Although the Falcon has an alibi with his fiancée, reporter Marcia Brooks and assistant, Jonathan "Goldie" Locke supporting him, Donovan is skeptical and attempts to incarcerate Tom, who makes his escape. Returning to the bar, it is now the headquarters of a woman's knitting society, run by Geraldine Lipton. When the trio of sleuths head off to Lipton's resort hotel, they find a number of suspicious individuals, including hotel manager Gwynne Gregory, former criminal Rickey Davis, Albert Jones, a nurse to invalid Bruno Steffen and Mia.

When Tom approaches Mia, she pretends that she doesn't know him and dives into the pool but as she hits the water, she is killed by a gunshot. Looking for the killer, Tom runs into puppeteer Smiley Dugan, who alerts Donovan that the Falcon is at the hotel. Picking up a cigarette case that might be a clue to the murderer, Tom has to work quickly before Donovan arrives.

Marcia reports that the fingerprints on the cigarette case belong to a notorious thief known as the Duchess. Tom phones his houseboy Jerry, telling him to pose as the Chinese Trade Commissioner wanting to buy war bonds. After Steffen confides to Jerry that he plans to buy war bonds from Gwynne, Tom exposes Mrs. Lipton as the Duchess and accuses her of stealing the bonds but Donovan, with a warrant for murder, arrests Tom, Marcia, Goldie and Jerry instead.

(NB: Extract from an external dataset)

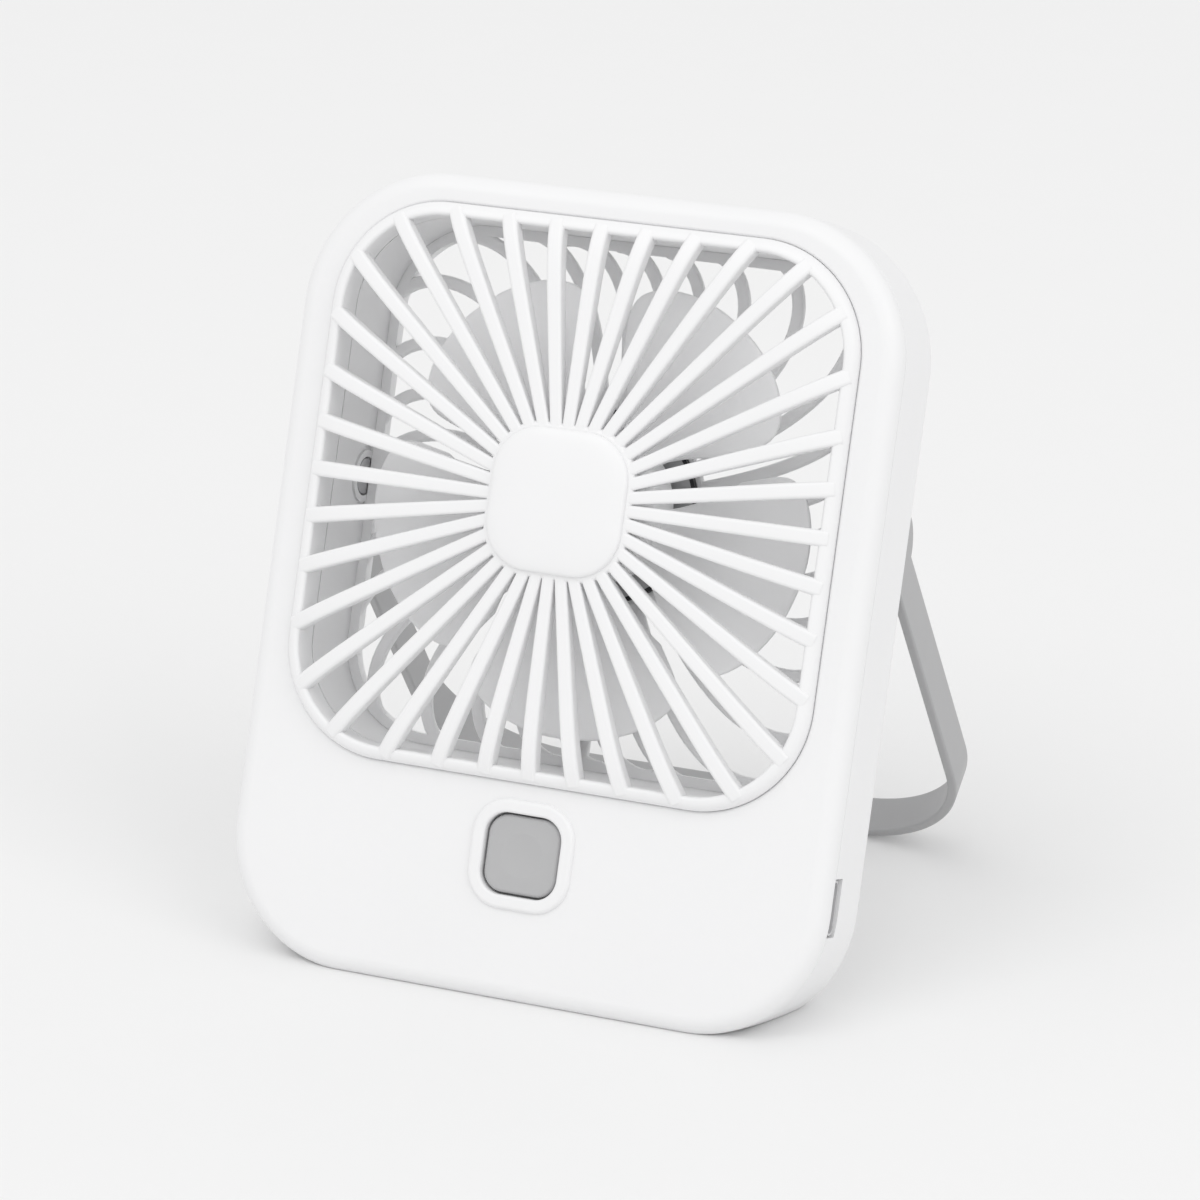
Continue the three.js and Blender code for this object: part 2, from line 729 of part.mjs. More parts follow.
function usbSocket() {
  const right = halfWidth - 0.5;
  const left = right - usb.socketDepth;
  const front = rearStart + 0.2;
  const back = front + usb.socketThickness;
  const outer = new THREE.Shape();
  const half = usb.socketLength / 2;
  const radius = usb.socketThickness / 2 - 0.01;
  const stadium = roundedOutline(-half, half, -radius, radius, radius - 0.01);
  outer.setFromPoints(stadium.getPoints(5).slice(0, -1));
  const wall = usb.socketWall;
  const hole = roundedOutline(-half + wall, half - wall, -radius + wall, radius - wall, radius - wall - 0.05);
  const along = (shape, x0, x1) => {
    const geometry = new THREE.ExtrudeGeometry(shape, {
      depth: x1 - x0,
      bevelEnabled: false,
      curveSegments: 5,
    });
    geometry.rotateY(Math.PI / 2);
    geometry.translate(x0, (front + back) / 2, usb.height);
    return solid(geometry);
  };
  const level = (front + back) / 2;
  const tongueHalf = usb.tongueWidth / 2;
  const tongue = block(
    left + 1,
    right - 0.8,
    level - usb.tongueThickness / 2,
    level + usb.tongueThickness / 2,
    usb.height - tongueHalf,
    usb.height + tongueHalf,
  );
  return join(cut(along(stadium, left, right), along(hole, left + 1.2, right + 1)), tongue);
}

const switchBack = board.depth - GAP;
const switchFront = switchBack - tact.height;
const tactSwitch = () =>
  cut(
    block(
      -tact.half,
      tact.half,
      switchFront,
      switchBack,
      button.height - tact.half,
      button.height + tact.half,
    ),
    rod(tact.wellRadius, switchFront - 1, switchFront + 1.2, 0, button.height, 20),
  );
const plungerFront = switchFront - tact.plungerRise;
const switchPlunger = () =>
  rod(tact.plungerRadius, plungerFront, switchFront + 0.6, 0, button.height, 20);

function powerButton() {
  const flangeBack = housing.wall + GAP + button.flangeThickness;
  const face = slab(
    squareOutline(button.half, button.radius, button.height),
    button.front,
    button.front + button.thickness,
    button.edge,
    2,
  );
  const flange = slab(
    squareOutline(button.half + button.flange, button.radius + button.flange, button.height),
    housing.wall + GAP,
    flangeBack,
  );
  const neck = slab(
    squareOutline(button.half - button.neckInset, button.radius - button.neckInset, button.height),
    1,
    flangeBack,
  );
  const stem = rod(button.stemRadius, 1, plungerFront - button.stemGap, 0, button.height, 20);
  return join(face, flange, neck, stem);
}

const batteryFront = insideBack - GAP - battery.thickness;

function batteryCell() {
  const middle = board.top - 1 - battery.height / 2;
  const outline = roundedOutline(
    battery.middle - battery.length / 2,
    battery.middle + battery.length / 2,
    middle - battery.height / 2,
    middle + battery.height / 2,
    battery.corner,
  );
  return slab(outline, batteryFront, batteryFront + battery.thickness, battery.edge, 2, 4);
}

function motorLead() {
  const y = rearGrilleFront - GAP - lead.radius;
  const start = -motor.baseRadius + 1.6;
  return wire(
    lead.radius,
    [
      [0, y, start],
      [0, y, -20],
      [0, y, -30],
      [0, y, -40],
      [0, y, -ductOuter - 0.2],
      [0, y - 3, -ductOuter - 1.8],
      [0, board.depth + 3, -ductOuter - 2],
    ],
    18,
  );
}

function batteryLead() {
  const x = battery.middle + battery.length / 2 + GAP;
  const z = board.top - 6;
  const y = batteryFront + battery.thickness / 2;
  return wire(
    lead.radius,
    [
      [x, y, z],
      [x + 2.5, y, z],
      [x + 3.6, y - 2, z],
      [x + 3.6, board.depth + board.thickness + GAP, z],
    ],
    9,
  );
}

// ---- stand and fasteners --------------------------------------------------------------------

// The folded stand about its pivot.
function standPiece() {
  const ribbon = slab(standOutline(), -stand.width / 2, stand.width / 2, stand.edge, 1);
  const inner = standOuter - stand.thickness;
  const knuckle = (side) => crossRod(stand.knuckleRadius, side * inner, side * standOuter, 0, 0, 40);
  const hole = (side) => crossRod(pin.radius + RUNNING, side * (duct.half - 2), side * (halfWidth + 5), 0, 0);
  return cut(join(ribbon, knuckle(1), knuckle(-1)), hole(1), hole(-1));
}

const pivotPin = (side) =>
  join(
    crossRod(
      pin.headRadius,
      side * (duct.half + 0.1),
      side * (duct.half + pin.headThickness),
      ...pivot,
    ),
    crossRod(pin.radius, side * (duct.half + 1), side * (standOuter - 0.3), ...pivot),
  );

function frictionWasher(side) {
  const start = side * (slotInner - washer.thickness + 0.15);
  const end = side * (slotInner + 0.15);
  return cut(
    crossRod(washer.radius, start, end, ...pivot),
    crossRod(pin.radius + RUNNING, side * (duct.half - 2), side * (halfWidth + 5), ...pivot),
  );
}

function shellScrew(p) {
  const seat = screw.seat + GAP;
  const drive = block(
    -screw.driveWidth / 2,
    screw.driveWidth / 2,
    seat + screw.headThickness - screw.driveDepth,
    seat + 2 * screw.headThickness,
    -screw.driveLength / 2,
    screw.driveLength / 2,
  );
  const cross = join(drive, drive.rotate([0, 90, 0])).translate(p.x, 0, p.z);
  return cut(
    join(
      rod(screw.headRadius, seat, seat + screw.headThickness, p.x, p.z, 24),
      rod(screw.radius, seat - screw.length, seat + 0.5, p.x, p.z, 14),
    ),
    cross,
  );
}

// ---- materials -----------------------------------------------------------------------------

const finish = (color, roughness, metalness = 0) =>
  new THREE.MeshStandardMaterial({ color, roughness, metalness });
const whitePlastic = finish(0xf2f2f1, 0.45);
const softWhite = finish(0xececeb, 0.5);
const greyPlastic = finish(0x9d9d9e, 0.5);
const bladePlastic = finish(0xc4c6c8, 0.4);
const darkPlastic = finish(0x3a3b3d, 0.55);
const steel = finish(0xb4b5b7, 0.35, 1);
const bronze = finish(0xa9824e, 0.45, 1);
const magnet = finish(0x2c2c2e, 0.7);
const copper = finish(0xb8683c, 0.4, 1);
const boardGreen = finish(0x1f5a3c, 0.6);
const cellWrap = finish(0xb9bcc0, 0.35, 0.4);
const leadRed = finish(0xb23a34, 0.5);

// ---- assembly ------------------------------------------------------------------------------

function piece(parent, name, made, material) {
  const mesh = new THREE.Mesh(geometryOf(made), material);
  mesh.name = name;
  parent.add(mesh);
  return mesh;
}

const fan = new THREE.Group();
const leaning = new THREE.Group();
leaning.rotation.x = -LEAN;
fan.add(leaning);

piece(leaning, "front_shell", frontShell(), whitePlastic);
piece(leaning, "rear_shell", rearShell(), softWhite);
piece(leaning, "front_grille", frontGrille(), whitePlastic);
piece(leaning, "grille_cap", grilleCap(), whitePlastic);
piece(leaning, "rear_grille", rearGrillePiece(), softWhite);

piece(leaning, "impeller", impellerPiece(), bladePlastic);
piece(leaning, "rotor_cup", rotorCup(), steel);
piece(leaning, "magnet_ring", magnetRing(), magnet);
piece(leaning, "motor_shaft", shaft(), steel);
piece(leaning, "bearing_bush", bush(), bronze);
piece(leaning, "stator_core", statorCore(), copper);
piece(leaning, "motor_base", motorBase(), darkPlastic);

piece(leaning, "power_button", powerButton(), greyPlastic);
piece(leaning, "tact_switch", tactSwitch(), darkPlastic);
piece(leaning, "switch_plunger", switchPlunger(), darkPlastic);
piece(leaning, "main_board", mainBoard(), boardGreen);
piece(leaning, "usb_c_socket", usbSocket(), steel);
piece(leaning, "battery_cell", batteryCell(), cellWrap);
piece(leaning, "motor_lead", motorLead(), leadRed);
piece(leaning, "battery_lead", batteryLead(), leadRed);

for (const [sideName, side] of [["left", -1], ["right", 1]]) {
  piece(leaning, "pivot_pin_" + sideName, pivotPin(side), steel);
  piece(leaning, "friction_washer_" + sideName, frictionWasher(side), steel);
}
for (const p of posts) piece(leaning, "shell_screw_" + p.name, shellScrew(p), steel);

const hinge = new THREE.Group();
hinge.position.set(0, ...pivot);
hinge.rotation.x = stand.openAngle;
leaning.add(hinge);
piece(hinge, "stand", standPiece(), greyPlastic);

// The origin is under the middle of the standing fan, on the surface that it stands on.
fan.updateMatrixWorld(true);
const bounds = new THREE.Box3().setFromObject(fan, true);
const middle = bounds.getCenter(new THREE.Vector3());
leaning.position.set(-middle.x, -middle.y, -bounds.min.z);
fan.updateMatrixWorld(true);

export default fan;
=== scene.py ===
"""Folding desk fan: finished shells, grilles, impeller and stand, with studio light.

The pieces are drawn in millimetres in the housing's own frame and then placed on the CAD frame:
X to the right, Y the depth behind the front panel, Z up the panel, the fan's axis at X = 0, Z = 0.
"""

import json
import math

import bmesh
import bpy
from mathutils import Matrix, Vector


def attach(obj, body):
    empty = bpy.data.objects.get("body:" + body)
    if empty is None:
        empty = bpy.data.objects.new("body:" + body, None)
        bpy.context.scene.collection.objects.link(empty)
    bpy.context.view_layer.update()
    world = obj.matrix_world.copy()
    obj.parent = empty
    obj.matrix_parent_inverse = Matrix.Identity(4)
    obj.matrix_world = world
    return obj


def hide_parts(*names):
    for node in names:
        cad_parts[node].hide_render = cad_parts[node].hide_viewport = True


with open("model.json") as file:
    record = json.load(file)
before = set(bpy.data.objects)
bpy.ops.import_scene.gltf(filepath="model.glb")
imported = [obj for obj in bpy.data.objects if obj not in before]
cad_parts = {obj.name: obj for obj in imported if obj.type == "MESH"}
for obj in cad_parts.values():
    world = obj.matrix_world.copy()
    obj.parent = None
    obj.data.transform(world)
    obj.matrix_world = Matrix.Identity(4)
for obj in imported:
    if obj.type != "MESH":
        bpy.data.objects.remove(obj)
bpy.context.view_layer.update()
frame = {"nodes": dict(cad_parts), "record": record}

# ---- sizes, in millimetres ------------------------------------------------------------------

GAP = 0.3
QUARTER = 24  # steps in a quarter turn of a visible outline
ROUND = 48  # steps in a full circle
LARGE_ROUND = 96  # steps in a large one
COARSE = 12  # steps in a quarter turn of a small outline
LEAST_CORNER = 0.05
JOIN = 0.2  # how far a piece reaches into the one that it joins

# housing
HALF_WIDTH = 52.3
TOP = 50.7
BOTTOM = -81.5
DEPTH = 20.1
WALL = 1.8
TOP_RADIUS = 23.5
BOTTOM_RADIUS = 22
FRONT_ROUND = 3
BACK_ROUND = 4
SEAM = 3.5  # depth of the seam between the two shells
REAR_START = SEAM + GAP
BASE_PLANED = 1  # depth at which the planed base starts
PANEL_LIP_FRONT = 0.9
REAR_EDGE = 0.25  # rounding of the rear shell's edge at the seam

# duct
DUCT_HALF = 43.6
DUCT_RADIUS = 16.4
DUCT_WALL = 1.4
DUCT_LIP = 0.8
LIP_REACH = 1.6

# front grille and its cap
GRILLE_HALF = 45.9
GRILLE_RADIUS = 18.5
GROOVE = 0.01  # between the grille's rim and the panel's opening, below the open mouth
GRILLE_OPENING = GRILLE_HALF + GROOVE
OPENING_FLARE = 0.55
RIM_ROUND = 1.9
RIM_FLARE = 0.6
RIBS = 36
RIB_POINTS = 22
RIB_CROWDING = 1.6  # how much closer a rib's points lie at the rim
RIB_WIDTH = 2.05
RIB_SPREAD = 0.28  # how much broader a rib is at the rim than at the hub
RIB_DEPTH = 2.3
RIB_INTO_HUB = 1.2
RIB_INTO_RIM = 0.9
RIB_EDGE = 0.24  # radius of a rib's long edges, as a share of its width
RIM_RISE = 2
DOME_RISE = 4.9
DOME_SHOULDER = 0.58  # share of the dome's rise that is gained right at the rim
DOME_BEND = 9
FLANGE = 1.9  # the grille's edge behind the panel
FLANGE_DEPTHS = (2.1, 3.2)
HUB_HALF = 12.6
HUB_RADIUS = 8.4
HUB_THICKNESS = 2.4
HUB_ROUNDS = (0.9, 0.4)  # front and back edge
PEG_RADIUS = 3
CAP_HALF = 11.7
CAP_RADIUS = 7.8
CAP_RISE = 1.6
CAP_SEAT = 0.05  # the cap's back, forward of the dome
CAP_CROWN = 0.8  # power of the pillow's rise
CAP_SHOULDER = 1.5  # power of the pillow's inset
CAP_SPREAD = 0.94  # how far the crown is drawn in at its middle, as a share of the half width
CAP_CORNER = 0.72  # largest corner radius, as a share of the half width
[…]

Finding a way to escape once again, Tom returns to the hotel and confronts Mrs. Lipton, who was being blackmailed by Rickey into selling the war bonds. When Rickey is killed, a terrified Gwynne confesses that she was involved because Rickey was her husband. When he is trapped in an elevator with Gwynne, Tom realizes that the killer is still in the hotel. Finding a way out, Tom rushes to Mrs. Lipton's room to find Dugan threatening her. When Tom tries to apprehend him, Dugan falls to his death. Donovan, now convinced in Tom's innocence, arrives to arrest Mrs. Lipton for the theft of the war bonds.

==Cast==

- Tom Conway as Tom Lawrence/The Falcon
- Harriet Hilliard as Gwynne Gregory
- Jane Randolph as Marcia Brooks
- Edgar Kennedy as Smiley Dugan
- Cliff Edwards as Jonathan "Goldie" Locke
- Rita Corday as Mia Bruger
- Erford Gage as Rickey Davis
- Wynne Gibson as Geraldine H. Lipton
- André Charlot as Bruno Steffen
- Richard Loo as Jerry
- Cliff Clark as Inspector Timothy Donovan
- Edward Gargan as Detective Bates
- Byron Foulger as Clerk
- Patti Brill as Bellhop
- Margaret Landry as Bellhop
- Margie Stewart as Bellhop
- Jean Brooks as Spanish Girl
- Olin Howland as Sheriff
- Perc Launders as Bartender
- Eddie Dunn as Grimes
- Charles Russell as Bank Messenger
- Frank O'Connor as Guard
- Ralph Dunn as Motorcycle Policeman
- Frank Faylen as Hobo
- Jack Norton as Hobo
- George Lloyd as Brannigan
- Mary Stuart as Usherette
- Lorna Dunn as Taxi Driver

==Production==
With the working title of The Falcon Comes Back, principal photography took place from January 19 until early February 1943.

==Reception==
In his review of The Falcon Strikes Back, Theodore Strauss wrote, in The New York Times, "There is something highly irregular about The Falcon Strikes Back, now at the Palace, and we don't mean murder. Item: The role of the Falcon is no longer played by George Sanders, but by his brother, Tom Conway, who looks like Sanders, sounds like Sanders, but is less of an actor—the result is a sort of double exposure, slightly out of focus. Item: Edgar Kennedy after all these years of two-reel comedy madness, turns out to be a dangerous maniac after all, which is like discovering that Donald Duck really belongs in the ward for violent cases. Aside from these two troublesome matters, The Falcon Strikes Back is hardly worth bothering about. The Falcon rounds up a gang of bond thieves amid the standard quota of murder and mayhem, but the lack of suspense is terrific."